PEOPLE summer workshops
With the help of University Police Detective Anthony Curtis, students in the PEOPLE program Crime Scene Investigation workshop prepare to use science to investigate the scene of the mock murder of Provost Paul M. DeLuca in his Bascom Hall office. Photo by Andy Manis/PEOPLE


UW-Madison Provost Paul DeLuca says he’s willing to do almost anything to help students learn. And this week, he proved it by remaining inert for nearly 45 minutes, head slumped face-down on a table with a suspicious plastic bag around his neck – murdered for the sake of learning.

As students from the PEOPLE program Crime Scenes Investigation workshop filed through his office and cell-phone photographed the crime-taped scene, University Police Detective Anthony Curtis recommended  details to note and advised the high school students to observe carefully before Deluca was removed — er uh, — resumed his workday and saved the coroner a trip.

 It’s been happening every year for more than a decade – top UW-Madison administrators from schools and colleges across campus along with some from central office – dying to teach a lesson, according to Prof. Majid Sarmadi, who arranges the annual murder scene with the professional assistance of University Police Detective Anthony Curtis.  The partners in make-believe crime build in countless “clues” for the students to solve the puzzle using science from the position of the victim to physical evidence at the scene.

“When I saw my students weren’t learning, I blamed myself,” Sarmadi said. “To me, teaching is hope and learning is a celebration of life.  The teacher is the master of ceremony, so if the party isn’t good, I didn’t plan it well. I looked at what I could change to bring the lessons to life.”

Ironically, a mysterious murder was the answer. So far, the Crime Scenes Investigation class has been a great party – a New Orleans-style jazz funeral of learning.

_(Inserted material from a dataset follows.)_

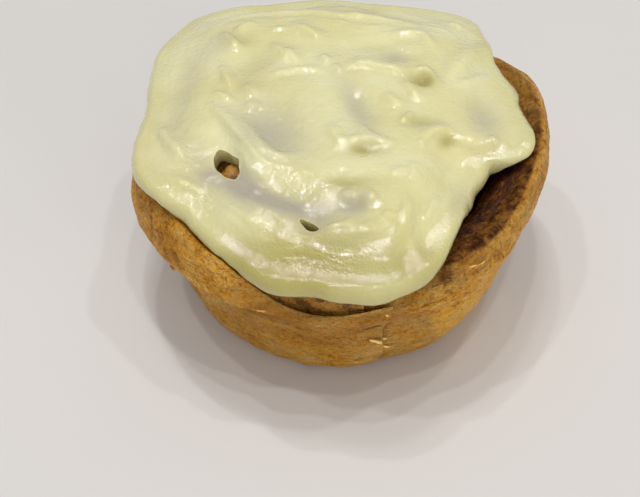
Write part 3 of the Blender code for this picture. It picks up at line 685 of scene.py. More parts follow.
def rough(seed, *places, layers=3):
    """Sum of noise at doubling fineness and halving height."""
    total = sum(noise(seed + k, *[p * 2 ** k for p in places]) / 2 ** k for k in range(layers))
    return total / (2 - 0.5 ** (layers - 1))


def streaks(x, y, marks):
    """Sum of long soft-edged marks, each x, y, length, width, direction and height: bell curves
    along and across. Millimetres in and out."""
    total = np.zeros_like(x)
    for mx, my, length, width, side, height in marks:
        along, across = turned(x - mx, y - my, -side)
        total += height * np.exp(-(2 * along / length) ** 2 - (2 * across / width) ** 2)
    return total


def smooth_path(points):
    """Points along a smooth curve through the given ones (Catmull-Rom)."""
    points = np.array(points, float)
    if len(points) == 2:
        return points
    ends = np.concatenate([2 * points[:1] - points[1:2], points, 2 * points[-1:] - points[-2:-1]])
    x = np.arange(CURVE_STEPS)[None, :, None] / CURVE_STEPS
    a, b, c, d = (ends[k:len(ends) - 3 + k, None] for k in range(4))
    curve = 0.5 * (2 * b + (c - a) * x + (2 * a - 5 * b + 4 * c - d) * x ** 2
                   + (3 * b - a - 3 * c + d) * x ** 3)
    return np.concatenate([curve.reshape(-1, 2), points[-1:]])


def along_path(x, y, left, right, path, fade):
    """Bell curve of the distance from a path, as wide as left or right on that side of it, with a
    shallow trough beside it, fading out at both ends."""
    line = smooth_path(path)
    reach = 4.6 * max(left, right)
    near = np.all([x > line[:, 0].min() - reach, x < line[:, 0].max() + reach,
                   y > line[:, 1].min() - reach, y < line[:, 1].max() + reach], axis=0)
    px, py = x[near][:, None], y[near][:, None]
    start, step = line[:-1], np.diff(line, axis=0)
    length = np.hypot(*step.T)
    share = ((px - start[:, 0]) * step[:, 0] + (py - start[:, 1]) * step[:, 1]) / length ** 2
    share = np.clip(share, 0, 1)
    off_x, off_y = px - start[:, 0] - share * step[:, 0], py - start[:, 1] - share * step[:, 1]
    apart = np.hypot(off_x, off_y)
    nearest = np.argmin(apart, axis=1)[:, None]
    pick = [np.take_along_axis(a, nearest, axis=1)[:, 0] for a in (apart, share, off_x, off_y)]
    step, length_there = step[nearest[:, 0]], length[nearest[:, 0]]
    side = step[:, 0] * pick[3] - step[:, 1] * pick[2]
    width = np.where(side > 0, left, right)
    before = np.concatenate([[0], np.cumsum(length)])[nearest[:, 0]]
    gone = (before + pick[1] * length_there) / length.sum()
    found = np.zeros_like(x)
    bell = 1.2 * np.exp(-(pick[0] / width) ** 2) - 0.2 * np.exp(-(pick[0] / (2 * width)) ** 2)
    found[near] = bell * ease(gone / fade) * ease((1 - gone) / fade)
    return found


# ---------------------------------------------------------------- meshes

def numbered(grid):
    """Numbers of a grid's points, row by row."""
    return np.arange(grid[..., 0].size).reshape(grid.shape[:2])


def quads(index):
    """Four-cornered faces between neighbouring points of a grid of numbers whose rows are rings."""
    index = np.concatenate([index, index[:, :1]], axis=1)
    return np.stack([index[:-1, :-1], index[1:, :-1], index[1:, 1:], index[:-1, 1:]],
                    axis=-1).reshape(-1, 4)


def fan(loop, middle):
    """Triangles from each edge of a closed loop to one point."""
    return np.stack([loop, np.roll(loop, -1), np.full(len(loop), middle)], axis=-1)


def capped(index, below, above):
    """Faces of a surface made of rings, closed by a fan to one point at each end."""
    return [quads(index), fan(index[0, ::-1], below), fan(index[-1], above)]


def linked(name, data):
    """A new object in the scene."""
    made = bpy.data.objects.new(name, data)
    bpy.context.scene.collection.objects.link(made)
    return made


def turned(along, across, degrees):
    """A flat vector turned anticlockwise."""
    c, s = math.cos(math.radians(degrees)), math.sin(math.radians(degrees))
    return along * c - across * s, along * s + across * c


def new_piece(name, points, faces, material, replaced=None, uv=None, marks=None):
    """An object from points and arrays of faces, turned outwards, with its UV map and its marks."""
    mesh = bpy.data.meshes.new(name)
    mesh.from_pydata(points.tolist(), [], [face for group in faces for face in group.tolist()])
    mesh.validate()
    for key, values in (marks or {}).items():
        mesh.attributes.new(key, "FLOAT", "POINT").data.foreach_set("value", values.astype(np.float32))
    if uv is not None:
        corner = np.empty(len(mesh.loops), dtype=np.int32)
        mesh.loops.foreach_get("vertex_index", corner)
        mesh.uv_layers.new(name="along").data.foreach_set("uv", uv[corner].astype(np.float32).ravel())
    mesh.shade_smooth()
    mesh.set_sharp_from_angle(angle=SHARP_EDGE)
    mesh.materials.append(material)
    piece = linked(name, mesh)
    face_outwards(piece)
    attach(piece, BODY)
    if replaced:
        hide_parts(replaced)
    return piece


def face_outwards(piece):
    """Turns every face of each closed surface in the mesh outwards."""
    work = bmesh.new()
    work.from_mesh(piece.data)
    bmesh.ops.recalc_face_normals(work, faces=work.faces)
    work.to_mesh(piece.data)
    work.free()


def normals_of(grid):
    """Unit normals, outwards, of the strip's grid of points, from its rows and columns."""
    normal = np.cross(np.gradient(grid, axis=1), np.gradient(grid, axis=0))
    return normal / np.maximum(np.linalg.norm(normal, axis=-1, keepdims=True), 1e-12)


# ---------------------------------------------------------------- dough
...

Crime scenes are the perfect way to teach through hands-on learning, Sarmadi says, and Curtis provides a positive role-model for a career in law enforcement and applied science.

“He does an excellent job of explaining the crime scene and helping the students to collect evidence,” Sarmadi said of Curtis.  And of course his badge adds credibility to the exercise.

A 22-year veteran of the University Police Department, Curtis is one of two detectives who specialize in financial crimes like embezzlement or check and credit fraud, along with conflict resolution, providing security services for high-profile campus visitors and as an athletic liaison. Curtis’ official duties make the time he’s willing to devote to teaching particularly precious, Sarmadi added.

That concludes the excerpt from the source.